El fetichismo de la palabra lo invade todo. Queremos que lo que hacemos y somos se refleje exactamente en los términos que utilizamos. Que suenen bonito. Por ejemplo: Sherpa de la innovación, Evangelista de la Moda, Profeta Digital o Inmaginiero. Hay que dejar de lado significados que pueden aguar la fiesta: dependencia, subordinación, aburrimiento, debilidad, limitación y carencia.
Las palabras que usamos al referirnos a otros deben haber demostrado que no van a incomodar a nadie, que están limpias de lastres discriminatorios, que son neutras, romas e inofensivas; o que pueden formar parte del libreto para un coro de barristas que alienta a nuestros semejantes permanentemente.
Pero las palabras nunca están completamente vacías, ni tampoco las podemos llenar como nos venga en gana. Viven, se transforman y agitan. No toman en cuenta nuestros ridículos intentos —los ha habido, muchos, y siempre han terminado mal— por domesticarlas y decretar la realidad a nuestro antojo a través de ellas.
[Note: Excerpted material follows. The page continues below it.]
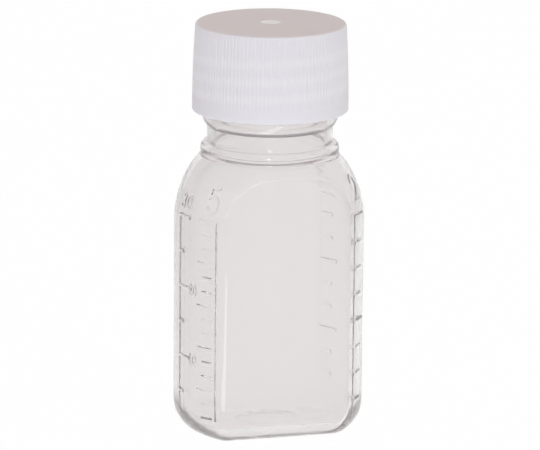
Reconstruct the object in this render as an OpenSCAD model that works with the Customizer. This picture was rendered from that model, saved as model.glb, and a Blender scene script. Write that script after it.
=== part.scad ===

Porque, al final, no importan nuestras intenciones —a veces encomiables—, se les pegan sentidos inesperados, subversivos, que nos regresan a la realidad que creímos haber superado. Los neologismos existen, por cierto, y los ecos de las palabras se transforman, pero creer que hay que hacer un lobby permanente alrededor de ellas, de todas ellas, es perder energías y tiempo. Además, —recuerden a Orwell y otras distopías— las burocracias de la palabra terminan en los ministerios de la verdad.